Data normalization. The winsorized data, devoid of outliers, originates from various forecasting points, each exhibiting different scales of values. To address this issue and enhance the training efficiency of the model, min–max normalization, as represented in Equation (15), is employed to scale the dataset within the range of (0, 1].
- 4.
Data splitting. To create and assess a forecasting model, the normalized data needs to be divided. In practice, there has not been a universally perfect percentage for data splitting in the past. Nonetheless, there are various methods to partition the dataset. One instance involves an 80% training and 20% testing split [24, 34], while another approach entails allocating 70% to the training dataset, 15% to the validation dataset, and 15% to the test dataset [35]. Figure 4 presents the data splitting procedure utilized in this research, illustrating the allocation of datasets. In this study, the data is divided into three segments (60:20:20 ratio), facilitating a thorough model assessment. The training set educates the model about underlying patterns, while the validation set serves as an impartial benchmark for comparing algorithms trained on this data. Subsequently, the test set evaluates the model’s performance on fresh data, ensuring a robust evaluation process and guarding against overfitting. Furthermore, to bolster model training and minimize overfitting, a k = 3-fold cross-validation technique is utilized within the training dataset.

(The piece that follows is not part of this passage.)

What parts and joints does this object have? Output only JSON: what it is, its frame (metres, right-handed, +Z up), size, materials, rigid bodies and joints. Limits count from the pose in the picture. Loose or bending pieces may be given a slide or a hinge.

After splitting the data, it has to be reshaped into 3D to be an input for the hybrid CNN-BiLSTM model. Thus, input dimensions are samples, time steps, and features. The number of time steps (window size) was a hyperparameter that represents the number of previous lags used as input to predict the next time steps. The study used empirical testing to fix an optimal value of the window hyperparameter. The sequence of observations {x1, x2, ⋯, xn} have to be changed to multiple examples (samples) by developing a matrix X which served as the independent variable of the model and y as the dependent variable of the model of which the model can learn. Then, divide the time series to n − p + 1 examples where each sample has a size equal to the number of time steps (lagged variables) that is p and the size of learning samples is n + 1. The obtained size of the independent and predicted matrix will have a size (n − p + 1) × p and (n + 1) × 1. The deep learning models described in this paper are outlined in Table 1. The goal is to pick out features from the input dataset using CNN layers. After that, the outputs of these CNN layers are passed into BiLSTM layers and a dense layer at the output to help predict sequences. The comprehensive architecture of the hybrid SARIMA-GARCH-CNN-BiLSTM model is detailed in Figure 5. This structure begins by leveraging the return series of Apple Inc.’s price data to establish the mean model. Subsequently, it analyzes the residuals of the mean model to estimate volatility using GARCH models. Finally, it preprocesses the GARCH model outputs to serve as inputs for the hybrid CNN-BiLSTM model.
HDL model | Structure of layer |
---|---|
CNN | conv1D layer (filters: 256, filter size: 2, Relu activation) + maxpooling1D (pooling size: 2, padding: same) + conv1D layer (filters: 128, filter size: 2, Relu activation) + maxpooling1D (polling size: 2, padding: same) + flatten layer + dense layer (neuron: 1, Relu activation) + dropout =0.2 with fully connected layer (neurons =1: linear activation) |
CNN-BiLSTM | conv1D layer (filters: 256, filter size: 2, Relu activation) + maxpooling1D (pooling size: 2, padding: same) + conv1D layer (filters: 128, filter size: 2, Relu activation) + maxpooling1D (polling size: 2, padding: same) + flatten layer + BiLSTM layer (neurons: 128, Relu activation) + BiLSTM layer (neurons: 50, Relu activation) + dense layer (neuron: 1, linear activation) |

2.8. Forecasting Performance Evaluation
3. Data
4. Result and Discussion
The Apple Inc. price series in Figure 6 illustrates long-term increasing and decreasing trends. It suggests a nonstationarity series. Since the price series exhibits nonstationarity, the study applies a logarithmic transformation and takes the first difference at lag 1 to obtain the return series. Thus, when examining higher kurtosis in original return data, as shown in Table 2, it is desirable to winsorize data to make it less susceptible to outliers. Figure 7 displays the distribution of returns and winsorized returns through box plots, showcasing their respective central tendencies and dispersion. Due to the detection of outliers in the return data, the study opted to winsorize the dataset as shown in Figure 7. Table 2 shows the summary statistics of the returns and winsorized returns. The Jarque–Bera test rejects the normality assumption for both returns. With negative kurtosis, a lighter tail, and fewer outliers in the winsorized returns, the study utilized the depicted winsorized returns data in Table 2 for further analysis.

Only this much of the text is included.